Он лукавил и в том, что вербовку в заговор командующего МВО эстонца Корка отнес к лету 1933 года во время «опытных учений» под Москвой. Правда, отмежевываясь от предшествующих событий, он благоразумно указал: «Я тогда не знал, что Корк уже был завербован Енукидзе. Я сообщил Корку, что имею связь с Троцким и правыми, и поставил ему задачу вербовать новых членов в МВО». Поэтому на очной ставке, состоявшейся 30 мая 1937 года, «настырный эстонец» разоблачил ложь бывшего начальника. Корк возмущенно показал:
«Я с Тухачевским еще в 1931 году вел разговор в отношении переворота в Кремле. Тухачевский мне заявил то, о чем я первоначально узнал от Енукидзе еще в июне 1931 года. Т. е. о том, что правыми намечен контрреволюционный переворот в Кремле, опираясь на школу ВЦИК, и что в это дело втянуты Петерсон, Горбачев и Егоров. Тухачевский мне подтвердил, что мы должны предусмотреть как первый шаг в конечном плане наших действий, — это переворот в Кремле.Разговор об этом у меня с Тухачевским произошел в 1931 году»[66].

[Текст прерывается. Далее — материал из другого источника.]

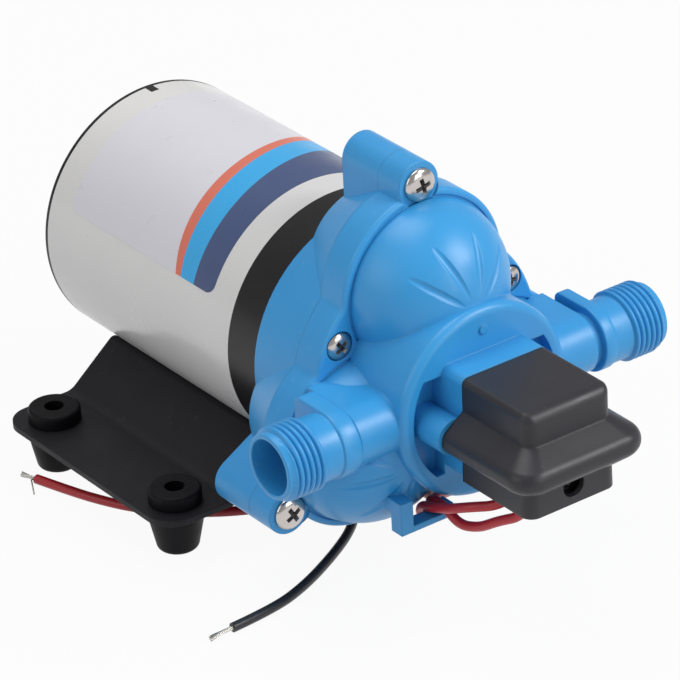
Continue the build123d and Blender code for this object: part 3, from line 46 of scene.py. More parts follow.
axisZ = 55 * mm  # height of the motor axis
canFrontY = -34.2 * mm  # joint between can and front bell
print("frame loaded:", len(nodes), "nodes")


def stationY(station):
    # a station is millimetres forward from the joint between can and bell
    return canFrontY - station * mm


def srgb(*levels):
    # screen colour 0..255 to the linear colour that the sockets take
    shares = [level / 255 for level in levels]
    linear = [share / 12.92 if share <= 0.04045 else ((share + 0.055) / 1.055) ** 2.4 for share in shares]
    return (*linear, 1.0)


# camera, at the viewpoint of the picture
cameraView = {
    "azimuth": 35.378, "elevation": 28.593, "roll": -2.867, "distance": 1.33795, "focalPixels": 4805.7,
    "imageSize": 680, "centrePixel": (339.73, 314.14), "sensorWidth": 36, "clip": (0.05, 50),
}


def makeCamera(view):
    turn, rise, tilt = (math.radians(angle) for angle in (-view["azimuth"], view["elevation"], view["roll"]))
    back = Vector((math.sin(turn) * math.cos(rise), -math.cos(turn) * math.cos(rise), math.sin(rise)))
    level = Vector((math.cos(turn), math.sin(turn), 0))
    upright = back.cross(level).normalized()
    right = level * math.cos(tilt) + upright * math.sin(tilt)
    up = upright * math.cos(tilt) - level * math.sin(tilt)
    aside, below = ((middle - view["imageSize"] / 2) / view["focalPixels"] * view["distance"]
                    for middle in view["centrePixel"])
    data = bpy.data.cameras.new("pumpCamera")
    data.sensor_width = view["sensorWidth"]
    data.lens = view["sensorWidth"] * view["focalPixels"] / view["imageSize"]
    data.clip_start, data.clip_end = view["clip"]
    camera = bpy.data.objects.new("pumpCamera", data)
    bpy.context.scene.collection.objects.link(camera)
    place = Vector((0, canFrontY, axisZ)) + back * view["distance"] - right * aside + up * below
    camera.matrix_world = Matrix((
        (right.x, up.x, back.x, place.x), (right.y, up.y, back.y, place.y),
        (right.z, up.z, back.z, place.z), (0, 0, 0, 1)))
    bpy.context.scene.camera = camera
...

Во избежание неясности скажем еще раз, что знакомство Корка с Тухачевским, как и еще одного кандидата в число «расстрелянных полководцев» — Уборевича, нельзя отнести к шапочному. И тот и другой уже в 1923–1924 годах занимали должности помощников командующего Западным фронтом. Но еще до этого Уборевич «повоевал» вместе с будущим главой заговора при подавлении восстания тамбовских крестьян.Признавшись во вступлении в число заговорщиков, Корк рассказывал следователям, что в дальнейшем, в 1932–1933 годах, он неоднократно встречался у Тухачевского с Уборевичем, когда тот приезжал из Смоленска на заседания Реввоенсовета. Сборы у Тухачевского продолжались в 1934–1935 годах. Кроме Тухачевского, на этих «встречах присутствовали он, Корк, Уборевич, Эйдеман и не всегда Якир». Корк отмечал: так как к этому времени вопрос об осуществлении переворота в Кремле «принял затяжной характер, а сигнала о начале выступления, который должны были дать Рыков и Бухарин, почему-то не было», то поэтому на этих встречах обсуждались проблемы пораженческого характера.